Proper communication is what is born of trust. Judgement free exchange of ideas, hopes and fears. The ability to say what you want in a way your partner can clearly understand and they do the same with you.
Faith is one I imagine most people here will bristle at, but hear me out. I'm not talking a higher power. I'm talking faith in yourself and your partner. You can never truly know another person. There will always be some part of them that is theirs alone. Which means at a certain point you have to have faith that your judgement was sound, that your trust wasn't misplaced, and that you expressed yourself clearly.

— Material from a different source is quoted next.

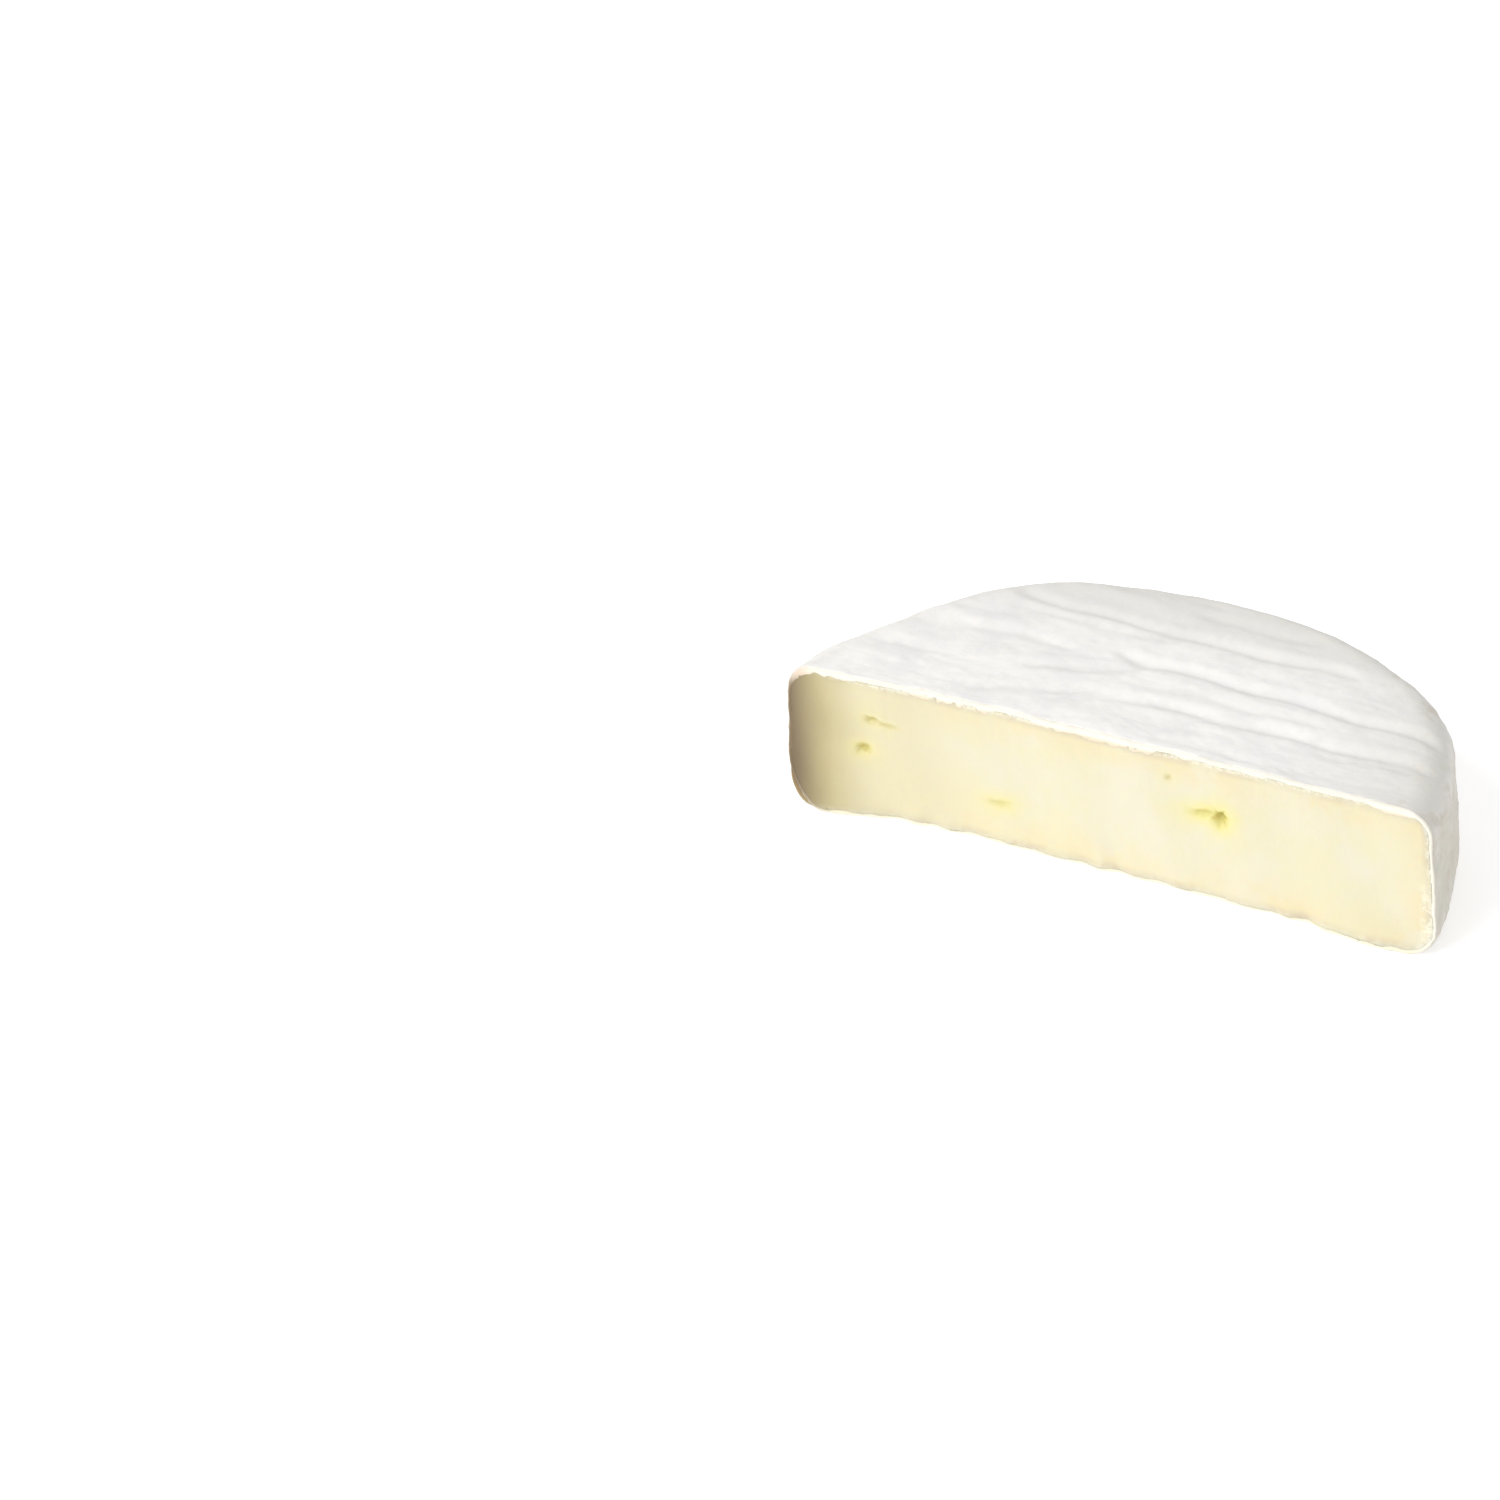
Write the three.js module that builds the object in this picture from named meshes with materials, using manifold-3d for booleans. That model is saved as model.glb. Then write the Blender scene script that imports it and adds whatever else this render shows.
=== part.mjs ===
// Half of a small soft-ripened cheese wheel, lying on its base with the cut standing upright.
// Millimetres. X runs along the cut, Y from the cut into the cheese, Z up.
// It rests at z = 0, and its origin is under the middle of its bounding box.
import * as THREE from "three";
import { mergeVertices } from "three/addons/utils/BufferGeometryUtils.js";
import Module from "manifold-3d";

// Sizes of the wheel the half was cut from.
const WHEEL_RADIUS = 57;
const HEIGHT = 25.4;
const SHORT_OF_HALF = 1; // the blade passed this far to one side of the centre
const TOP_RIM = 5.6; // radius of the soft upper edge
const BASE_RIM = 4.7; // radius of the lower edge
const LEFT_TUCK = { extra: 3.2, spread: 0.45 }; // the lower edge is rounder at the left end, over this angle
const TAPER = 0.7; // the wall stands this much further out at the base than at the top
const SLUMP = 1.45; // the top has slid this far towards -X

// How the outline strays from a circle: each wave's number of lobes, height, and the angle of a crest.
const OUTLINE_WAVES = [
  { lobes: 3, height: 0.18, crest: -24 },
  { lobes: 4, height: 0.18, crest: 33 },
  { lobes: 5, height: 0.68, crest: -23 },
  { lobes: 6, height: 0.42, crest: -3 },
  { lobes: 7, height: 0.55, crest: -21 },
];

// Creases across the top, left by the rack it ripened on: chord ends, bow sideways, and depth.
const CREASES = [
  { from: [-34.5, 38.6], to: [27, 36.6], bow: -1, depth: 0.5 },
  { from: [-39, 23.8], to: [-18, 24.8], bow: 0.3, depth: 0.35 },
  { from: [-10, 25.8], to: [48, 21.6], bow: 0.7, depth: 0.55 },
  { from: [-23, 14.8], to: [-4, 24.4], bow: -0.5, depth: 0.4 },
  { from: [-27, 3.8], to: [-9, 12.2], bow: 0.8, depth: 0.25 },
  { from: [-6, 12.6], to: [49, 12.6], bow: 0.4, depth: 0.45 },
  { from: [-21, 48.6], to: [-1, 49.2], bow: 0.3, depth: 0.3 },
  { from: [-4, 44.8], to: [18, 45], bow: -0.8, depth: 0.3 },
  { from: [-48, 11.8], to: [-39, 13.2], bow: 0.5, depth: 0.3 },
  { from: [5, 2.8], to: [33, 2.6], bow: -0.3, depth: 0.2 },
  { from: [-33, 34.2], to: [-4, 33.6], bow: -0.5, depth: 0.25 },
  { from: [34, 8.6], to: [47, 11.4], bow: 0.6, depth: 0.25 },
  { from: [-44, 29.6], to: [-30, 31.4], bow: -0.3, depth: 0.2 },
  { from: [-2, 18.4], to: [28, 17.8], bow: 0.3, depth: 0.15 },
];
const CREASE_WIDTH = 1.4; // half width of a crease, where it is a third as deep
const CREASE_WANDER = { reach: 0.45, length: 19 }; // how far a crease strays from its line, and how often
const CREASE_END = 5; // length over which a crease runs out at each end
const CREASE_LIP = { height: 0.3, offset: 2.6, width: 1.2 }; // the lip behind it, as a share of its depth

// Broad swells of the top, in rows along the cut that bend and fade along their length.
const TOP_SWELL = { height: 0.18, spacing: 12, bend: 0.9, bendLength: 90, fadeLength: 105 };

// Soft lumps in the wall: how many go round the wheel, how much they lean, their height and turn.
const WALL_LUMPS = [
  { lobes: 11, lean: 0.3, height: 0.18, turn: 0 },
  { lobes: 17, lean: -0.45, height: 0.13, turn: 1.3 },
];

// Shape of the cut.
const SWELL = { start: -19, length: 45, atTop: 1.9, atBase: 2.3 }; // the left end leans out of the cut
const FEET = [
  { middle: -50, spread: 8, reach: 2.4, height: 9 }, // the soft foot at each end
  { middle: 46, spread: 8, reach: 2.2, height: 7 },
];
const ROLLED_END = { start: -51, length: 7, depth: 1 }; // the left edge is rolled back
const BLADE_DRAG = { height: 0.14, spacing: 15, lean: 0.13 }; // the waves the blade left in the paste
const BASE_RAGGED = { reach: 0.3, spacing: 11, band: 2.5, uneven: 2.6 }; // tears along its lower edge

// Eyes in the cut: place along it and up it, half width, half height, depth, and tilt in degrees.
const EYES = [
  { x: -42.9, z: 17.6, wide: 1.5, tall: 0.75, deep: 0.8, tilt: -4 },
  { x: -40.2, z: 17.3, wide: 2.2, tall: 0.5, deep: 0.4, tilt: -4 },
  { x: -44.2, z: 12, wide: 1.4, tall: 0.9, deep: 1, tilt: 10 },
  { x: -19.8, z: 7.7, wide: 2.2, tall: 0.7, deep: 0.35, tilt: 6 },
  { x: 9.6, z: 20.2, wide: 0.7, tall: 0.7, deep: 0.4, tilt: 0 },
  { x: 16.2, z: 15.3, wide: 2.5, tall: 0.8, deep: 0.7, tilt: 8 },
  { x: 18.7, z: 15, wide: 1.5, tall: 1.4, deep: 1.6, tilt: -30 },
];

// Facets: how many across, deep and tall, on a block that becomes the half wheel.
const ACROSS = 50;
const DEEP = 32;
const TALL = 10;
const EYE_SIDES = 12;
const EYE_RINGS = 8;
const FADE_INWARD = 6; // power by which the relief of the wall and of the cut dies away inside
const MERGE_WITHIN = 1e-4;

const smooth = (from, to, value) => THREE.MathUtils.smoothstep(value, from, to);
const hump = (offset, halfWidth) => Math.exp(-((offset / halfWidth) ** 2));
const blend = (from, to, share) => from.clone().lerp(to, share);
const ripple = (place, spacing, shift) => Math.sin((2 * Math.PI * place) / spacing + shift);

// Radius of the wheel's base in the direction of an angle.
function outline(around) {
  let radius = WHEEL_RADIUS;
  for (const { lobes, height, crest } of OUTLINE_WAVES)
    radius += height * Math.cos(lobes * (around - THREE.MathUtils.degToRad(crest)));
  return radius;
}

// Radius of the lower edge in the direction of an angle.
const lowerRim = (around) => BASE_RIM + LEFT_TUCK.extra * hump(around - Math.PI, LEFT_TUCK.spread);

// How far a round edge has fallen away, at a distance past the point where it starts.
function roundOff(past, radius) {
  if (past <= 0) return 0;
  return radius - Math.sqrt(Math.max(radius ** 2 - past ** 2, 0));
}

// A point of the upright section from the axis to the wall, as (distance from the axis, height).
// base and rim are the wheel's radius at the base and its lower edge's radius in that direction.
// inward runs from 0 at the axis to 1 at the wall, and upward from 0 at the base to 1 at the top.
function section(base, rim, inward, upward) {
  const top = base - TAPER;
  const corner = 1 - Math.SQRT1_2; // the round edges meet the flat and the wall half way
  const topPoint = (share) => {
    const reach = share * (top - TOP_RIM * corner);
    return new THREE.Vector2(reach, HEIGHT - roundOff(reach - top + TOP_RIM, TOP_RIM));
  };
  const basePoint = (share) => {
    const reach = share * (base - rim * corner);
    return new THREE.Vector2(reach, roundOff(reach - base + rim, rim));
  };
  const wallPoint = (share) => {
    const low = rim * corner;
    const height = low + share * (HEIGHT - TOP_RIM * corner - low);
    const lean = TAPER * THREE.MathUtils.clamp((height - rim) / (HEIGHT - TOP_RIM - rim), 0, 1);
    const fallen = roundOff(rim - height, rim) + roundOff(height - HEIGHT + TOP_RIM, TOP_RIM);
    return new THREE.Vector2(base - lean - fallen, height);
  };
  const axisPoint = (share) => new THREE.Vector2(0, share * HEIGHT);
  const upAndDown = blend(basePoint(inward), topPoint(inward), upward);
  const inAndOut = blend(axisPoint(upward), wallPoint(upward), inward);
  const low = blend(axisPoint(0), wallPoint(0), inward);
  const high = blend(axisPoint(1), wallPoint(1), inward);
  return upAndDown.add(inAndOut).sub(blend(low, high, upward));
}

// Depth of one crease at a place on the top.
function creaseDepth({ from, to, bow, depth }, x, y) {
  const start = new THREE.Vector2(...from);
  const along = new THREE.Vector2(...to).sub(start);
  const length = along.length();
  along.divideScalar(length);
  const offset = new THREE.Vector2(x, y).sub(start);
  const travel = offset.dot(along);
  const share = THREE.MathUtils.clamp(travel / length, 0, 1);
  const wander = CREASE_WANDER.reach * ripple(x, CREASE_WANDER.length, start.y);
  const aside = along.cross(offset) - bow * 4 * share * (1 - share) - wander;
  const runOut = (left) => smooth(-CREASE_END / 2, CREASE_END / 2, left);
  const lip = CREASE_LIP.height * hump(aside - CREASE_LIP.offset, CREASE_LIP.width);
  return depth * runOut(travel) * runOut(length - travel) * (hump(aside, CREASE_WIDTH) - lip);
}

// Relief of the top: creases, with broad swells between them.
function topRelief(x, y) {
  const { height, spacing, bend, bendLength, fadeLength } = TOP_SWELL;
  let rise = height * ripple(y, spacing, bend * ripple(x, bendLength, 0)) * ripple(x + 2 * y, fadeLength, 1);
  for (const crease of CREASES) rise -= creaseDepth(crease, x, y);
  return rise;
}

// Relief of the wall: soft lumps that fade out towards the flat faces.
function wallRelief(around, height) {
  let rise = 0;
  for (const lump of WALL_LUMPS)
    rise += lump.height * Math.sin(lump.lobes * around + lump.lean * height + lump.turn);
  return rise * smooth(0, BASE_RIM, height) * smooth(0, TOP_RIM, HEIGHT - height);
}

// Where the cut's surface lies in Y, for a place along it and up it.
function cutLine(x, z) {
  const up = THREE.MathUtils.clamp(z / HEIGHT, 0, 1);
  const leaning = smooth(0, SWELL.length, SWELL.start - x);
  let y = -leaning * THREE.MathUtils.lerp(SWELL.atBase, SWELL.atTop, up);
  for (const { middle, spread, reach, height } of FEET)
    y -= reach * hump(x - middle, spread) * Math.max(1 - z / height, 0) ** 2;
  y += ROLLED_END.depth * Math.max((ROLLED_END.start - x) / ROLLED_END.length, 0) ** 2;
  y += BLADE_DRAG.height * ripple(x, BLADE_DRAG.spacing, BLADE_DRAG.lean * z);
  const { reach: torn, spacing, band, uneven } = BASE_RAGGED;
  y += torn * hump(z, band) * ripple(x, spacing, uneven * ripple(x, 3 * spacing, 0));
  return y;
}

// Moves each corner of a square block to its place on the half wheel.
function halfWheel() {
  const block = new THREE.BoxGeometry(2, 1, 1, ACROSS, DEEP, TALL).translate(0, 0.5, 0.5);
  const places = block.getAttribute("position");
  const corner = new THREE.Vector3();
  for (let i = 0; i < places.count; i++) {
    corner.fromBufferAttribute(places, i);
    // The rectangle of the plan is rounded to a half disc.
    const across = corner.x * Math.sqrt(1 - corner.y ** 2 / 2);
    const deep = corner.y * Math.sqrt(1 - corner.x ** 2 / 2);
    const around = Math.atan2(deep, across);
    const inward = Math.min(Math.hypot(across, deep), 1);
    const { x: reach, y: height } = section(outline(around), lowerRim(around), inward, corner.z);
    const radius = reach + wallRelief(around, height) * inward ** FADE_INWARD;
    const x = radius * Math.cos(around) - SLUMP * (height / HEIGHT);
    const y = radius * Math.sin(around) * (1 - SHORT_OF_HALF / WHEEL_RADIUS);
    const z = height + topRelief(x, y) * smooth(HEIGHT - TOP_RIM, HEIGHT, height);
    places.setXYZ(i, x, y + cutLine(x, z) * (1 - corner.y) ** FADE_INWARD, z);
  }
  return block;
}

// A hollow left by a bubble of gas, as a squashed ball set in the cut.
function eye({ x, z, wide, tall, deep, tilt }) {
  return new THREE.SphereGeometry(1, EYE_SIDES, EYE_RINGS)
    .scale(wide, deep, tall)
    .rotateY(THREE.MathUtils.degToRad(tilt))
    .translate(x, cutLine(x, z), z);
}

const wasm = await Module();
wasm.setup();

// A closed geometry as a solid that can be cut.
function solid(geometry) {
  const bare = new THREE.BufferGeometry().setIndex(geometry.index);
  bare.setAttribute("position", geometry.getAttribute("position"));
  const merged = mergeVertices(bare, MERGE_WITHIN);
  return new wasm.Manifold(
    new wasm.Mesh({
      numProp: 3,
      vertProperties: merged.getAttribute("position").array,
      triVerts: new Uint32Array(merged.index.array),
    }),
  );
}

// The geometry of a solid.
function geometryOf(made) {
  const { vertProperties, triVerts } = made.getMesh();
  const geometry = new THREE.BufferGeometry()
    .setAttribute("position", new THREE.BufferAttribute(vertProperties, 3))
    .setIndex(new THREE.BufferAttribute(triVerts, 1));
  geometry.computeVertexNormals();
  return geometry;
}

let cheese = solid(halfWheel());
for (const hollow of EYES) cheese = cheese.subtract(solid(eye(hollow)));

const shape = geometryOf(cheese);
shape.computeBoundingBox();
const middle = shape.boundingBox.getCenter(new THREE.Vector3());

const half = new THREE.Mesh(
  shape,
  new THREE.MeshStandardMaterial({ color: 0xf3efe0, roughness: 0.75, metalness: 0 }),
);
half.name = "camembert_half";
half.position.set(-middle.x, -middle.y, 0);

const group = new THREE.Group();
group.add(half);

export default group;
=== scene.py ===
"""Looks of a half camembert: a white mould rind round a soft cream paste.

Forms are in millimetres, as the construction gives them: X along the cut, Y from the cut into the
cheese, Z up. Finished meshes are in metres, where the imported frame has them.
"""
import logging
import math
from dataclasses import dataclass, field, replace
from enum import Enum

import bmesh
import bpy
import numpy as np
from mathutils import Matrix, Vector, noise


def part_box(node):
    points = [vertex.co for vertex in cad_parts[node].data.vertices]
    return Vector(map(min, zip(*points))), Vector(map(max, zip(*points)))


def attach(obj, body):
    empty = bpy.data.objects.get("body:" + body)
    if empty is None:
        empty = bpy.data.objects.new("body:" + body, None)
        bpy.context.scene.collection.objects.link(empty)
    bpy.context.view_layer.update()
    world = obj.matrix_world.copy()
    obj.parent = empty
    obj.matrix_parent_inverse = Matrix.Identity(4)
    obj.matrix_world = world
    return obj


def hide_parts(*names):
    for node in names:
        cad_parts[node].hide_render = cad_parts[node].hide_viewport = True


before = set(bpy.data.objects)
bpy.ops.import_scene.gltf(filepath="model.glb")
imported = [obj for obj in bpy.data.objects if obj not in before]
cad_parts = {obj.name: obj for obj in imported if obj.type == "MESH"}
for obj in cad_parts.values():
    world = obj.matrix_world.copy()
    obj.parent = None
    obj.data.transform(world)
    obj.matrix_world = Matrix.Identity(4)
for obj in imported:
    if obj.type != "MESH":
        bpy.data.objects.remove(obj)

log = logging.getLogger("camembert")

MM = 0.001
NODE = "camembert_half"
BODY = "root"
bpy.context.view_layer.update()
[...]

You have to surrender some modicum of control, pass the ball to them and see what happens.
Well, as usual, there are some excellent comments here on this subject. I would only ad that in today's society, which is highly commercialized, people feel obligated to be part of a couple. Movies, books and ads romanticize couples and people feel ostracized if they
are not involved with someone.
People need social interaction for good emotional and mental health. Loneliness I see as something different in most cases. If we really like, admire, love and appreciate ourselves we can't be painfully lonely. Our disposition with self-love and love of others is to generously participate with them in all levels of social intercourse by bringing our valued selves to the table. In that state of being, rejection is also not painful but educational.
A person who is bitterly lonely, with rare exceptions, just doesn't like the company; often falsely believing that if they don't, someone else will.